To be clear, the suggestion here is not that polygamy and incest are permissible, but, rather, that the natural law argument doesn’t actually give good grounds for thinking they are impermissible. Thus, the natural law version of the PIB argument must be deemed a failure.

All of which raises a final question: are there any good grounds for deeming PIB relations impermissible? We’ll answer that in the final part.

Note: All quotes from and references to Finnis are in relation to "The Good of Marriage and the Morality of Sexual Relations".


  1. (7) All acts in which the body is used as an instrument for achieving some good are morally impermissible

    Recall that in part 1, the claim was that "impeding a natural function" was the criterion for moral impermissability.

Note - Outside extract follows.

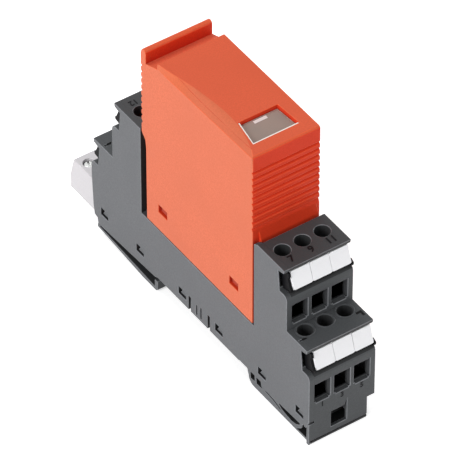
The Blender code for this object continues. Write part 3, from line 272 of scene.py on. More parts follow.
def own_place(tree):
    return add(tree, "ShaderNodeTexCoord").outputs["Object"]


def marked(tree, name):
    """How much a mesh attribute marks a place."""
    return add(tree, "ShaderNodeAttribute", attribute_type="GEOMETRY", attribute_name=name).outputs["Fac"]


def bumps(tree, height, strength, distance):
    """A normal bent by the slopes of a height."""
    return stage_of(tree, "ShaderNodeBump", Strength=strength, Distance=distance, Height=height)


def colour_mix(tree, factor, first, second, blend="MIX"):
    """A colour mix; each input is a socket or a fixed colour."""
    mix = add(tree, "ShaderNodeMix", data_type="RGBA", blend_type=blend)
    for place, value in ((0, factor), (6, first), (7, second)):
        feed(mix.inputs[place], value)
    return mix.outputs[2]


def shade_of(colour, factor=1.0):
    return (*[min(1.0, c * factor) for c in colour], 1.0)


def grey(value):
    return (value, value, value, 1.0)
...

Thus "wearing spectacles on the bridge of ones nose" was not a proper counterexample.

    However, now the claim is that instrumentality is the criterion: all those counter-examples would seem to become valid again! Claim 7 seems to make the position much worse for the "theist". Or am I missing something?

    Certainly, in the Catholic circles that I hang around in, I see claim 7 much more than the earlier one about impeding. I'm not sure if there's an official Church position on this distinction though - would be interested to know.

  2. Interesting series, John!
    Or should I say, Dr Danaher :)
    You might be interested in this paper, which is to do with Same-Sex Marriage rather than the permissibility or impermissibility of homosexual sex. It's probably the most comprehensive case for the conjugal view of marriage that's ever been writted in an academic format, and seeing as it's got a particularly law slant on it I think you will find it interesting/worth responding to/worth posting about.

    There's also been a number of responses to criticisms here which also includes links to the critiques on each relevant post.

  3. Thanks Michael!

    I'm actually already familiar with that paper. Indeed, it was assigned reading for my class on natural law a couple of weeks back. But thanks anyway.